** START **

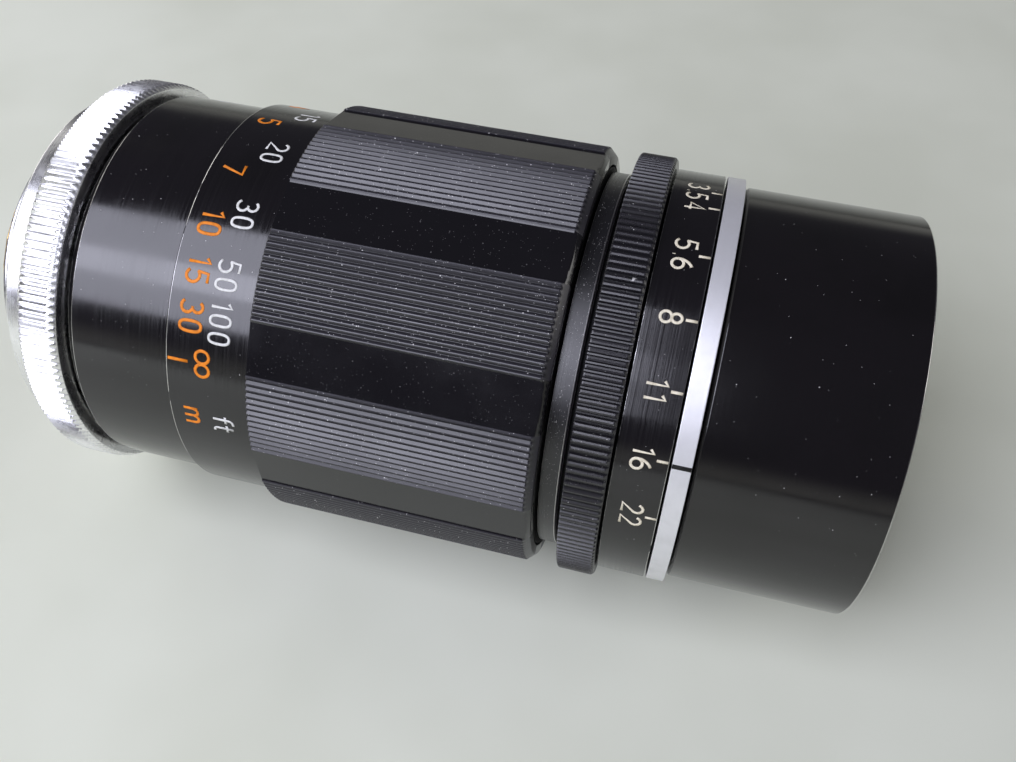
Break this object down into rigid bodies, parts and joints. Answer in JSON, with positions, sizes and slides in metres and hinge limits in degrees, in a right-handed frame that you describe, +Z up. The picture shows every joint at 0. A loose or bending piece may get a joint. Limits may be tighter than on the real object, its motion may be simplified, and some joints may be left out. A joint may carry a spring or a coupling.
{
  "type": "prime camera lens",
  "caption": "Screw-mount telephoto prime lens with a rotating ribbed focusing head, knurled aperture ring and iris; each ring, cell and element is its own piece.",
  "frame": {"origin": "middle of the underside of the bounding box, on the surface that the lens lies on", "axes": "+X along the optical axis from the mount to the front rim, +Z up, the lens lying on its side"},
  "size_m": [0.1152, 0.0562, 0.0563],
  "materials": {
    "black_enamel": "gloss black paint over brass, worn at the edges",
    "black_satin": "satin black, ribbed, dusty",
    "black_matt": "matt black inner surfaces",
    "chrome": "satin chrome plate",
    "aluminium": "satin, fine turned grain",
    "brass": "machined",
    "steel": "plain",
    "blued_steel": "dark, matt",
    "glass": "polished, single coated"
  },
  "bodies": {
    "mount": {"mount_flange": "chrome", "mount_grip_ring": "chrome", "focus_stop_pin": "steel", "fixed_barrel": "black_enamel", "barrel_screw_1": "steel", "barrel_screw_2": "steel", "barrel_screw_3": "steel", "outer_helicoid": "brass", "sleeve_retaining_ring": "brass", "rf_guide_key_1": "steel", "rf_guide_key_2": "steel"},
    "focus_sleeve": {"rf_drive_sleeve": "brass"},
    "rf_cam": {"rf_cam_ring": "brass"},
    "head": {"inner_helicoid": "brass", "drive_key_1": "steel", "drive_key_2": "steel", "distance_ring": "black_enamel", "focus_grip": "black_satin", "grip_screw_1": "steel", "grip_screw_2": "steel", "lens_barrel": "black_matt", "head_collar": "black_satin", "aperture_index_ring": "aluminium", "front_barrel": "black_enamel", "front_cell": "black_matt", "doublet_flint": "glass", "doublet_crown": "glass", "element_spacer": "black_matt", "front_element": "glass", "front_retaining_ring": "black_matt", "rear_cell": "black_matt", "rear_retaining_ring": "black_matt", "rear_element": "glass", "iris_base_plate": "black_matt", "click_ball": "steel", "click_spring": "steel"},
    "aperture": {"aperture_ring": "black_satin", "aperture_scale_ring": "black_enamel", "iris_carrier": "black_matt", "iris_drive_plate": "black_matt", "iris_drive_screw": "steel"},
    "iris_blade_1_body": {"iris_blade_1": "blued_steel"},
    "iris_blade_2_body": {"iris_blade_2": "blued_steel"},
    "iris_blade_3_body": {"iris_blade_3": "blued_steel"},
    "iris_blade_4_body": {"iris_blade_4": "blued_steel"},
    "iris_blade_5_body": {"iris_blade_5": "blued_steel"},
    "iris_blade_6_body": {"iris_blade_6": "blued_steel"},
    "iris_blade_7_body": {"iris_blade_7": "blued_steel"},
    "iris_blade_8_body": {"iris_blade_8": "blued_steel"}
  },
  "joints": [
    {"name": "focus_turn", "type": "hinge", "parent": "mount", "child": "focus_sleeve", "pos_m": [-0.05074, 0, 0.02813], "axis": [1, 0, 0], "range_deg": [-112.7, 181.3]},
    {"name": "focus_extend", "type": "slide", "parent": "focus_sleeve", "child": "head", "axis": [1, 0, 0], "range_m": [-0.00575, 0.00925]},
    {"name": "rf_cam_travel", "type": "slide", "parent": "mount", "child": "rf_cam", "axis": [1, 0, 0], "range_m": [-0.00069, 0.0011]},
    {"name": "aperture_turn", "type": "hinge", "parent": "head", "child": "aperture", "pos_m": [0.02226, 0, 0.02813], "axis": [1, 0, 0], "range_deg": [-16.5, 76.7]},
    {"name": "iris_blade_1_swing", "type": "hinge", "parent": "head", "child": "iris_blade_1_body", "pos_m": [0.02171, 0, 0.04703], "axis": [1, 0, 0], "range_deg": [-5.83, 27.12]},
    {"name": "iris_blade_2_swing", "type": "hinge", "parent": "head", "child": "iris_blade_2_body", "pos_m": [0.02171, -0.01336, 0.04149], "axis": [1, 0, 0], "range_deg": [-5.83, 27.12]},
    {"name": "iris_blade_3_swing", "type": "hinge", "parent": "head", "child": "iris_blade_3_body", "pos_m": [0.02171, -0.0189, 0.02813], "axis": [1, 0, 0], "range_deg": [-5.83, 27.12]},
    {"name": "iris_blade_4_swing", "type": "hinge", "parent": "head", "child": "iris_blade_4_body", "pos_m": [0.02171, -0.01336, 0.01477], "axis": [1, 0, 0], "range_deg": [-5.83, 27.12]},
    {"name": "iris_blade_5_swing", "type": "hinge", "parent": "head", "child": "iris_blade_5_body", "pos_m": [0.02171, 0, 0.00923], "axis": [1, 0, 0], "range_deg": [-5.83, 27.12]},
    {"name": "iris_blade_6_swing", "type": "hinge", "parent": "head", "child": "iris_blade_6_body", "pos_m": [0.02171, 0.01336, 0.01477], "axis": [1, 0, 0], "range_deg": [-5.83, 27.12]},
    {"name": "iris_blade_7_swing", "type": "hinge", "parent": "head", "child": "iris_blade_7_body", "pos_m": [0.02171, 0.0189, 0.02813], "axis": [1, 0, 0], "range_deg": [-5.83, 27.12]},
    {"name": "iris_blade_8_swing", "type": "hinge", "parent": "head", "child": "iris_blade_8_body", "pos_m": [0.02171, 0.01336, 0.04149], "axis": [1, 0, 0], "range_deg": [-5.83, 27.12]}
  ],
  "couplings": [
    {"joint": "focus_extend", "follows": "focus_turn", "m_per_rad": 0.0029233},
    {"joint": "rf_cam_travel", "follows": "focus_turn", "m_per_rad": 0.00034884},
    {"joint": "iris_blade_1_swing", "follows": "aperture_turn", "ratio": 0.35354},
    {"joint": "iris_blade_2_swing", "follows": "aperture_turn", "ratio": 0.35354},
    {"joint": "iris_blade_3_swing", "follows": "aperture_turn", "ratio": 0.35354},
    {"joint": "iris_blade_4_swing", "follows": "aperture_turn", "ratio": 0.35354},
    {"joint": "iris_blade_5_swing", "follows": "aperture_turn", "ratio": 0.35354},
    {"joint": "iris_blade_6_swing", "follows": "aperture_turn", "ratio": 0.35354},
    {"joint": "iris_blade_7_swing", "follows": "aperture_turn", "ratio": 0.35354},
    {"joint": "iris_blade_8_swing", "follows": "aperture_turn", "ratio": 0.35354}
  ]
}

** END **

Please reproduce each line exactly as written.

#### ANSWER TO THIS TASK
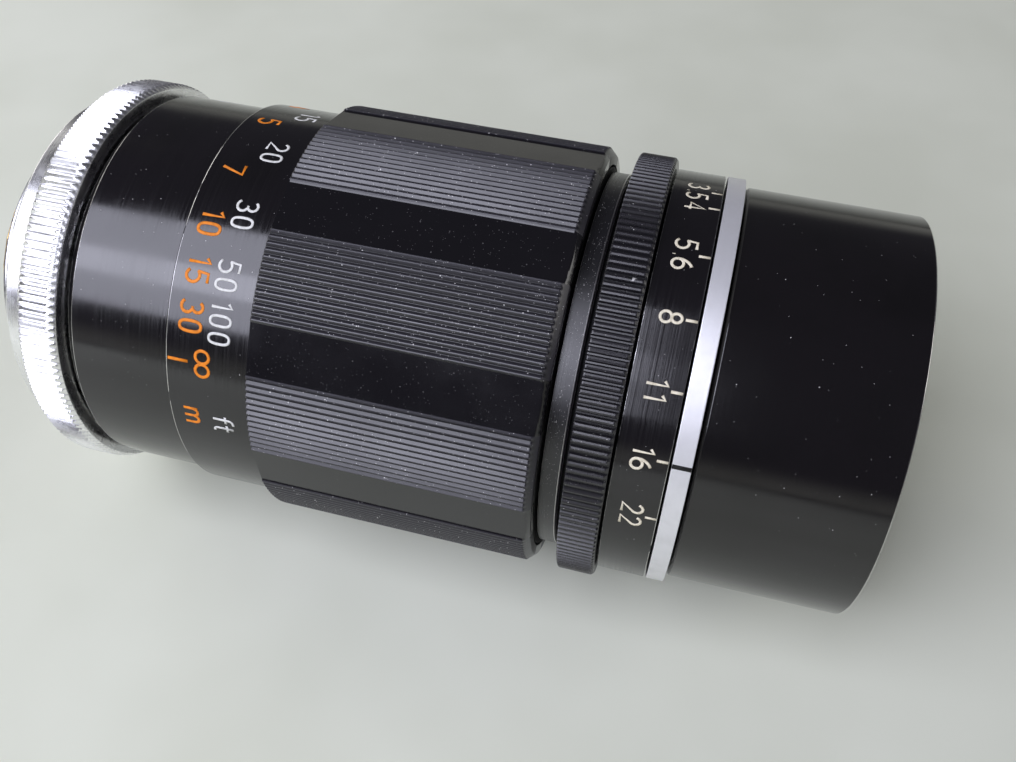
Break this object down into rigid bodies, parts and joints. Answer in JSON, with positions, sizes and slides in metres and hinge limits in degrees, in a right-handed frame that you describe, +Z up. The picture shows every joint at 0. A loose or bending piece may get a joint. Limits may be tighter than on the real object, its motion may be simplified, and some joints may be left out. A joint may carry a spring or a coupling.
{
  "type": "prime camera lens",
  "caption": "Screw-mount telephoto prime lens with a rotating ribbed focusing head, knurled aperture ring and iris; each ring, cell and element is its own piece.",
  "frame": {"origin": "middle of the underside of the bounding box, on the surface that the lens lies on", "axes": "+X along the optical axis from the mount to the front rim, +Z up, the lens lying on its side"},
  "size_m": [0.1152, 0.0562, 0.0563],
  "materials": {
    "black_enamel": "gloss black paint over brass, worn at the edges",
    "black_satin": "satin black, ribbed, dusty",
    "black_matt": "matt black inner surfaces",
    "chrome": "satin chrome plate",
    "aluminium": "satin, fine turned grain",
    "brass": "machined",
    "steel": "plain",
    "blued_steel": "dark, matt",
    "glass": "polished, single coated"
  },
  "bodies": {
    "mount": {"mount_flange": "chrome", "mount_grip_ring": "chrome", "focus_stop_pin": "steel", "fixed_barrel": "black_enamel", "barrel_screw_1": "steel", "barrel_screw_2": "steel", "barrel_screw_3": "steel", "outer_helicoid": "brass", "sleeve_retaining_ring": "brass", "rf_guide_key_1": "steel", "rf_guide_key_2": "steel"},
    "focus_sleeve": {"rf_drive_sleeve": "brass"},
    "rf_cam": {"rf_cam_ring": "brass"},
    "head": {"inner_helicoid": "brass", "drive_key_1": "steel", "drive_key_2": "steel", "distance_ring": "black_enamel", "focus_grip": "black_satin", "grip_screw_1": "steel", "grip_screw_2": "steel", "lens_barrel": "black_matt", "head_collar": "black_satin", "aperture_index_ring": "aluminium", "front_barrel": "black_enamel", "front_cell": "black_matt", "doublet_flint": "glass", "doublet_crown": "glass", "element_spacer": "black_matt", "front_element": "glass", "front_retaining_ring": "black_matt", "rear_cell": "black_matt", "rear_retaining_ring": "black_matt", "rear_element": "glass", "iris_base_plate": "black_matt", "click_ball": "steel", "click_spring": "steel"},
    "aperture": {"aperture_ring": "black_satin", "aperture_scale_ring": "black_enamel", "iris_carrier": "black_matt", "iris_drive_plate": "black_matt", "iris_drive_screw": "steel"},
    "iris_blade_1_body": {"iris_blade_1": "blued_steel"},
    "iris_blade_2_body": {"iris_blade_2": "blued_steel"},
    "iris_blade_3_body": {"iris_blade_3": "blued_steel"},
    "iris_blade_4_body": {"iris_blade_4": "blued_steel"},
    "iris_blade_5_body": {"iris_blade_5": "blued_steel"},
    "iris_blade_6_body": {"iris_blade_6": "blued_steel"},
    "iris_blade_7_body": {"iris_blade_7": "blued_steel"},
    "iris_blade_8_body": {"iris_blade_8": "blued_steel"}
  },
  "joints": [
    {"name": "focus_turn", "type": "hinge", "parent": "mount", "child": "focus_sleeve", "pos_m": [-0.05074, 0, 0.02813], "axis": [1, 0, 0], "range_deg": [-112.7, 181.3]},
    {"name": "focus_extend", "type": "slide", "parent": "focus_sleeve", "child": "head", "axis": [1, 0, 0], "range_m": [-0.00575, 0.00925]},
    {"name": "rf_cam_travel", "type": "slide", "parent": "mount", "child": "rf_cam", "axis": [1, 0, 0], "range_m": [-0.00069, 0.0011]},
    {"name": "aperture_turn", "type": "hinge", "parent": "head", "child": "aperture", "pos_m": [0.02226, 0, 0.02813], "axis": [1, 0, 0], "range_deg": [-16.5, 76.7]},
    {"name": "iris_blade_1_swing", "type": "hinge", "parent": "head", "child": "iris_blade_1_body", "pos_m": [0.02171, 0, 0.04703], "axis": [1, 0, 0], "range_deg": [-5.83, 27.12]},
    {"name": "iris_blade_2_swing", "type": "hinge", "parent": "head", "child": "iris_blade_2_body", "pos_m": [0.02171, -0.01336, 0.04149], "axis": [1, 0, 0], "range_deg": [-5.83, 27.12]},
    {"name": "iris_blade_3_swing", "type": "hinge", "parent": "head", "child": "iris_blade_3_body", "pos_m": [0.02171, -0.0189, 0.02813], "axis": [1, 0, 0], "range_deg": [-5.83, 27.12]},
    {"name": "iris_blade_4_swing", "type": "hinge", "parent": "head", "child": "iris_blade_4_body", "pos_m": [0.02171, -0.01336, 0.01477], "axis": [1, 0, 0], "range_deg": [-5.83, 27.12]},
    {"name": "iris_blade_5_swing", "type": "hinge", "parent": "head", "child": "iris_blade_5_body", "pos_m": [0.02171, 0, 0.00923], "axis": [1, 0, 0], "range_deg": [-5.83, 27.12]},
    {"name": "iris_blade_6_swing", "type": "hinge", "parent": "head", "child": "iris_blade_6_body", "pos_m": [0.02171, 0.01336, 0.01477], "axis": [1, 0, 0], "range_deg": [-5.83, 27.12]},
    {"name": "iris_blade_7_swing", "type": "hinge", "parent": "head", "child": "iris_blade_7_body", "pos_m": [0.02171, 0.0189, 0.02813], "axis": [1, 0, 0], "range_deg": [-5.83, 27.12]},
    {"name": "iris_blade_8_swing", "type": "hinge", "parent": "head", "child": "iris_blade_8_body", "pos_m": [0.02171, 0.01336, 0.04149], "axis": [1, 0, 0], "range_deg": [-5.83, 27.12]}
  ],
  "couplings": [
    {"joint": "focus_extend", "follows": "focus_turn", "m_per_rad": 0.0029233},
    {"joint": "rf_cam_travel", "follows": "focus_turn", "m_per_rad": 0.00034884},
    {"joint": "iris_blade_1_swing", "follows": "aperture_turn", "ratio": 0.35354},
    {"joint": "iris_blade_2_swing", "follows": "aperture_turn", "ratio": 0.35354},
    {"joint": "iris_blade_3_swing", "follows": "aperture_turn", "ratio": 0.35354},
    {"joint": "iris_blade_4_swing", "follows": "aperture_turn", "ratio": 0.35354},
    {"joint": "iris_blade_5_swing", "follows": "aperture_turn", "ratio": 0.35354},
    {"joint": "iris_blade_6_swing", "follows": "aperture_turn", "ratio": 0.35354},
    {"joint": "iris_blade_7_swing", "follows": "aperture_turn", "ratio": 0.35354},
    {"joint": "iris_blade_8_swing", "follows": "aperture_turn", "ratio": 0.35354}
  ]
}